Before an event in 2002, I was approached by four men — my partner and manager and our two opponents that night — who all wanted to open the match with the babyfaces circling the ring and cornering our manager. We (my partner and I) would both hit planchas on the babyfaces. The two men who came up with the spot beamed and waited for my reaction, but their expressions changed when I bluntly said, “No.”
“Why not?” one of the idea’s creators fumed. “It’s a hot way to start the match.”
“Because we haven’t been to this town before,” I said, “so nobody knows who is the babyface and heel. These fans don’t know the whole story behind our feud. To them, the two biggest men in the match are about to attack a poor, defenseless manager and then the two smaller guys do these nice moves over the top rope. Who do you think they’ll cheer?”
It made sense to two of the men, but the creators tried arguing the point and I wasn’t budging. We didn’t do the spot to open the match, and the two who argued it were mad about it. To be diplomatic, I put in the spot after we had a chance to establish the babyface and heel teams and gave our manager a chance to work up a little crowd hatred for himself as well.

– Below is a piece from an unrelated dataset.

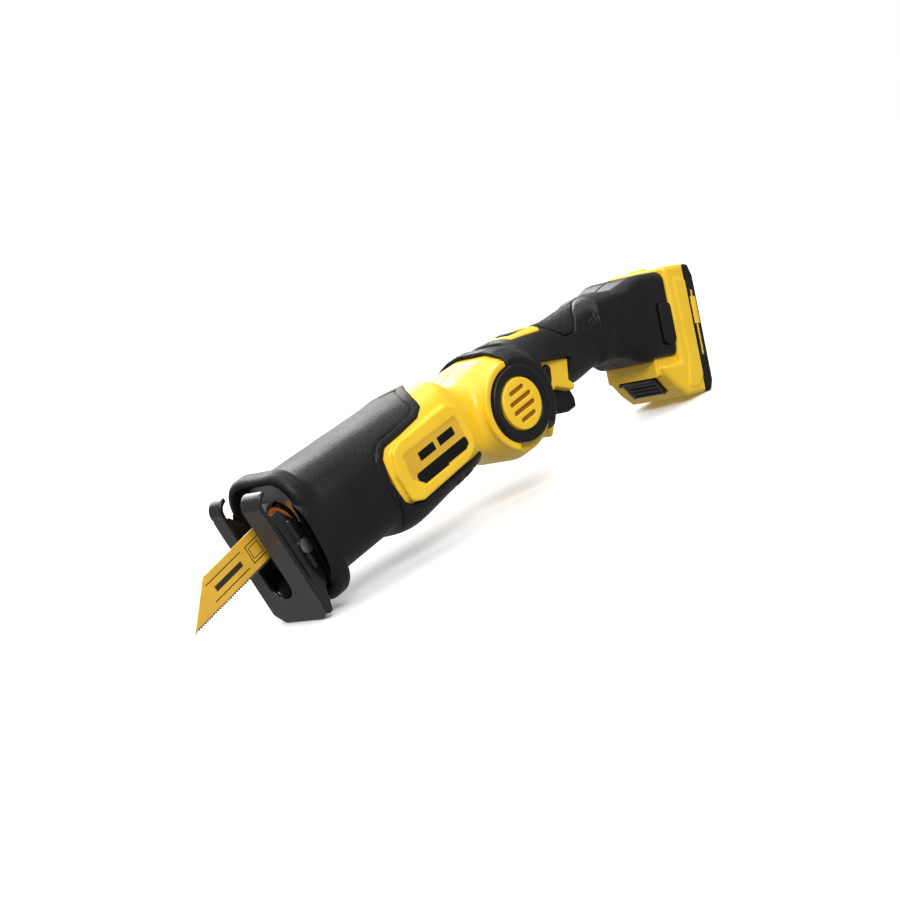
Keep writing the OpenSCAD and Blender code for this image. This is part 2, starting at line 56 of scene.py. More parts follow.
def tool_point(row):
    """A point of the row frame, in metres, as millimetres in the tool's frame."""
    return TURN.transposed() @ (Vector(row) - PIVOT) * 1000


def plane(joint, x0, z0):
    """Side-view coordinates along a joint's axis and across it, from the point x0, z0."""
    d = TURN.transposed() @ Vector(JOINT[joint]["axis"]).normalized()
    c, s = abs(d.x), d.z * (1 if d.x > 0 else -1)
    return lambda x, z: ((x - x0) * c + (z - z0) * s, -(x - x0) * s + (z - z0) * c)


PACK = plane("battery_slide", 0, 0)
ROD_AT = tool_point(JOINT["clamp_twist"]["pos_m"])
ROD = plane("clamp_twist", ROD_AT.x, ROD_AT.z)
SLIDER = plane("lock_slide", 44, 23.9)
PACK_TURN = math.atan2(-(TURN.transposed() @ Vector(JOINT["battery_slide"]["axis"])).z,
                       (TURN.transposed() @ Vector(JOINT["battery_slide"]["axis"])).x)


# ---------------------------------------------------------------- distance functions
def smin(a, b, k):
    h = np.clip(0.5 + 0.5 * (b - a) / k, 0, 1)
    return b * (1 - h) + a * h - k * h * (1 - h)


def smax(a, b, k):
    return -smin(-a, -b, k)


def corner(a, b, r=0.0):
    """Both a and b below zero, with their shared edge rounded to r."""
    a, b = a + r, b + r
    return np.hypot(np.maximum(a, 0), np.maximum(b, 0)) + np.minimum(np.maximum(a, b), 0) - r


def rect(u, v, hu, hv, r=0.0):
    return corner(np.abs(u) - hu, np.abs(v) - hv, r)


def poly(u, v, points, r=0.0):
    """Signed distance to a polygon whose corners are rounded to r."""
    if r:
        points = inset(points, r)
    best = np.full(u.shape, 1e9)
    inside = np.zeros(u.shape, bool)
    for (x0, y0), (x1, y1) in zip(points, points[1:] + points[:1]):
        ex, ey = x1 - x0, y1 - y0
        wx, wy = u - x0, v - y0
        t = np.clip((wx * ex + wy * ey) / (ex * ex + ey * ey), 0, 1)
        best = np.minimum(best, (wx - ex * t) ** 2 + (wy - ey * t) ** 2)
        if ey:
            inside ^= ((y0 > v) != (y1 > v)) & (u < ex * (v - y0) / ey + x0)
    d = np.sqrt(best)
    return np.where(inside, -d, d) - r


def inset(points, r):
    """The polygon moved inwards by r."""
    p = [np.array(q, float) for q in points]
    area = sum(a[0] * b[1] - b[0] * a[1] for a, b in zip(p, p[1:] + p[:1]))
    turn = 1 if area > 0 else -1
    out = []
    for a, b, c in zip(p[-1:] + p[:-1], p, p[1:] + p[:1]):
        d0, d1 = (b - a) / np.linalg.norm(b - a), (c - b) / np.linalg.norm(c - b)
        n0, n1 = turn * np.array([-d0[1], d0[0]]), turn * np.array([-d1[1], d1[0]])
        m = n0 + n1
        out.append(tuple(b + m * (r / max(0.3, 1 + n0 @ n1))))
    return out


def profile(points, soft):
    """A value along an axis through the given places, smoothed over about soft millimetres."""
    xs, ys = [p[0] for p in points], [p[1] for p in points]
    step = 0.5
    at = np.arange(xs[0] - 20, xs[-1] + 20, step)
    kernel = np.exp(-0.5 * (np.arange(-40, 41) * step / soft) ** 2)
    value = np.convolve(np.pad(np.interp(at, xs, ys), 40, mode="edge"), kernel / kernel.sum(), "valid")
    return lambda x: np.interp(x, at, value)


def loft(x, y, z, top, low, half, n):
    """A bar along x whose section is a rounded box from low to top, half wide each side."""
    t, b, w = top(x), low(x), half(x)
    h = (t - b) / 2
    rho = (np.abs(y / w) ** n + np.abs((z - (t + b) / 2) / h) ** n) ** (1 / n)
    return (rho - 1) * np.minimum(w, h)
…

There will be times when even the best wrestlers have mental lapses and want to do something that doesn’t fit. Don’t be shy about questioning it. One wrestler I know does this effectively by objecting with a question. For the aforementioned spot, he would have asked, “Do you think the fans will cheer the heels if that happens? The planchas look nice and the manager has done nothing to instigate the babyfaces, so do you think we could do this as some other point in the match?” I always feared misunderstanding or mixed messages, so I was always more blunt and, for that reason, I was often the bad guy in certain situations.
Maybe you’re putting together the match and you feel like you’re not getting enough offense to look strong. You should address this issue. Just make sure you know your place on the card. If you’re working as enhancement talent (once known as a jobber) for WWE, that is not the place to bring it up because your job is to get squashed.